Film Review: EsterosChildhood best friends reconnect in this sweet, sun-drenched LGBT romance.
Not to start off this review with a seeming non sequitur—but the last ten days have been something of a bear for American audiences wading through the fallout of a controversial Presidential election. If you think the connection between a Trump presidency and Esteros, a low-budget Argentinian movie from a first-time director with no actors with any substantial stateside presence is a bit tenuous…yeah, OK, it is. But I have a point, and the point is this: Esteros may fly under the radar for most American moviegoers, especially at a time when higher-profile indie Oscar hopefuls are beginning to flock to theatres en masse. But if a pick-me-up is what you need, this film delivers.
Clocking in at a slim 83 minutes, this modest, sweetly affecting romance centers on Matías (Joaquín Parada) and Jerónimo (Blas Finardi Niz), childhood best friends who while away blissful summers swimming, dancing and sunbathing on Jerónimo’s family’s farm. The burgeoning romance between the two is brought to a screeching halt when Matías’ father accepts a job in Brazil; it’s over a decade before the two see each other again, when an adult Matías (Ignacio Rogers) visits his hometown, girlfriend Rochi (Renata Calmon) in tow.
The dynamics here are nothing we haven’t seen before—Matías is uptight, career-oriented and insecure in his sexuality, while Jerónimo (Esteban Masturini) has blossomed into an unapologetically gay boho artiste unable to hold down a job or a relationship for any length of time. He represents freedom, Matías repression.
What director Papu Curotto and screenwriter Andi Nachon do well here is letting the push-and-pull between Matías and Jerónimo unfold organically, instead of pumping up the melodrama. The chemistry between Rogers and Masturini is palpable and speaks for itself without too much dramatic embellishment. Matías and Jerónimo are clearly still attracted to each other after all these years, though both are unwilling to upset the delicate balance between them with accusations or arguments or, really, much by way of discussion of their shared past. Events meander along slowly yet inevitably, dovetailing nicely with the atmosphere of the lazy, bucolic wetlands from which Esteros takes its name.

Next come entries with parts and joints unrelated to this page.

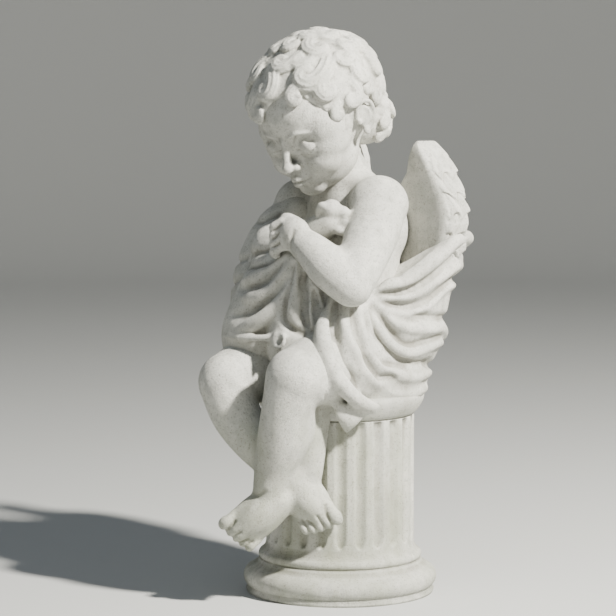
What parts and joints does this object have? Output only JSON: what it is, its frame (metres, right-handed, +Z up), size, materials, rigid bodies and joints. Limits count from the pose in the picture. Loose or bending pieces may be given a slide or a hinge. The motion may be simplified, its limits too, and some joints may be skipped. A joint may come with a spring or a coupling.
{
  "type": "garden statue",
  "caption": "Concrete garden statue of a curly-haired winged child wrapped in cloth, sitting on a short fluted column with a turned base.",
  "frame": {"origin": "on the underside of the column's base, at the column's axis", "axes": "+Z up along the column's axis; the child faces -Y and its left side is towards +X"},
  "size_m": [0.2976, 0.3929, 0.8096],
  "materials": {
    "concrete": "matte cast concrete, pale warm grey, slightly weathered"
  },
  "bodies": {
    "root": {"angel_statue": "concrete"}
  },
  "joints": []
}
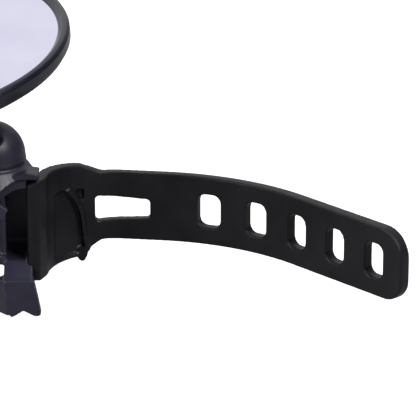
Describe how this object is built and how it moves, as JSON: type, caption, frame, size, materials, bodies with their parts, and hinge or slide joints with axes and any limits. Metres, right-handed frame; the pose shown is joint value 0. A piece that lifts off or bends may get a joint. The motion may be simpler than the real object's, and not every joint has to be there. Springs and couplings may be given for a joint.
{
  "type": "bike mirror",
  "caption": "Round convex mirror on a ball-jointed arm, with a bracket and a rubber strap that wraps round a handlebar.",
  "frame": {"origin": "on the handlebar's axis, half way up the cradle pad", "axes": "+Z along the handlebar, +X along the strap's tail, +Y the way a rider in front of the strap looks"},
  "size_m": [0.1612, 0.0857, 0.0696],
  "materials": {
    "silvered_glass": "polished",
    "adhesive_foam": "matte",
    "inner_plastic": "moulded",
    "gloss_black_plastic": "satin gloss",
    "black_plastic": "fine spark-eroded texture",
    "black_nylon": "moulded",
    "natural_nylon": "moulded",
    "black_rubber": "satin",
    "spring_steel": "ground",
    "zinc_steel": "zinc plated",
    "black_oxide_steel": "black oxide",
    "brass": "turned"
  },
  "bodies": {
    "clip": {"strap": "black_rubber", "pad_insert": "zinc_steel", "pad_screws": "zinc_steel", "bracket_body": "black_plastic", "strap_keeper": "black_nylon", "cup_retainer": "black_nylon", "pressure_slug": "brass"},
    "screw": {"tension_screw": "black_oxide_steel"},
    "lower_swivel": {"lower_cup": "natural_nylon"},
    "arm": {"lower_ball": "black_nylon", "upper_ball": "black_nylon", "arm_core": "spring_steel", "arm_sleeve": "black_plastic"},
    "upper_swivel": {"upper_cup": "natural_nylon"},
    "mirror": {"wave_washer": "spring_steel", "mirror_glass": "silvered_glass", "foam_pad": "adhesive_foam", "backing_plate": "inner_plastic", "bezel_ring": "gloss_black_plastic", "rear_shell": "black_plastic", "socket_cap": "black_plastic", "cap_screws": "zinc_steel"}
  },
  "joints": [
    {"name": "arm_swivel", "type": "hinge", "parent": "clip", "child": "lower_swivel", "pos_m": [-0.029, 0.005, 0.0171], "axis": [-0.9526, 0.1197, 0.2797], "range_deg": [-70, 70]},
    {"name": "arm_tilt", "type": "hinge", "parent": "lower_swivel", "child": "arm", "pos_m": [-0.029, 0.005, 0.0171], "axis": [0.1247, 0.9922, 0], "range_deg": [-22, 22]},
    {"name": "mirror_tilt", "type": "hinge", "parent": "arm", "child": "upper_swivel", "pos_m": [-0.05136, 0.00657, 0.03136], "axis": [-0.012, 0.9894, 0.1445], "range_deg": [-24, 14]},
    {"name": "mirror_spin", "type": "hinge", "parent": "upper_swivel", "child": "mirror", "pos_m": [-0.05136, 0.00657, 0.03136], "axis": [-0.082, -0.145, 0.986], "continuous": true},
    {"name": "tension_turn", "type": "hinge", "parent": "clip", "child": "screw", "pos_m": [-0.02641, -0.00022, 0.02179], "axis": [0.3463, -0.698, 0.6268], "range_deg": [0, 720]}
  ]
}
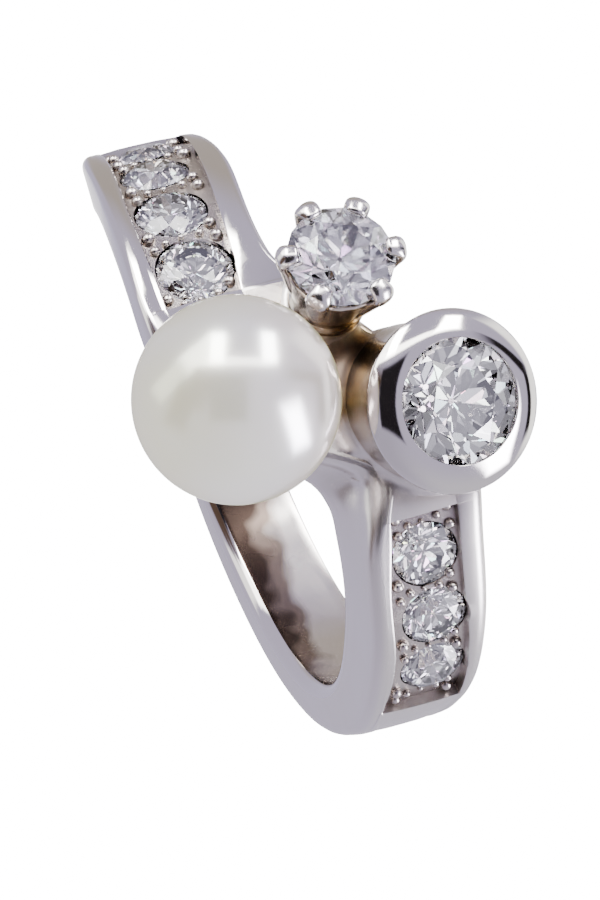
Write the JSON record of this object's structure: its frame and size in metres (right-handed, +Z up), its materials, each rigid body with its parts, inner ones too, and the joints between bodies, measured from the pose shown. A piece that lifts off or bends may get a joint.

The film that results may be too low-key for some. And there is the fact that, as alluded to previously, this is all stuff we’ve seen before: the character types, the will-they-or-won’t-they, the “one magic summer” nostalgia. But though Esteros’ story isn’t particularly original, it’s told in an assured, compelling fashion, bolstered by gorgeous lensing of the Argentinian countryside from cinematographer Eric Elizondo. Nothing too bad happens here: Matías, though initially not entirely comfortable with his attraction to Jerónimo, doesn’t engage in the conspicuous self-loathing that often pops up in other LGBT films. Even Rochi, when the truth about Matías and Jerónimo eventually comes out, doesn’t go the clichéd “wronged woman” route. Sweet, sexy and romantic, Esteros is a worthwhile distraction for anyone who needs 83 minutes to divorce themselves from the hectic real world.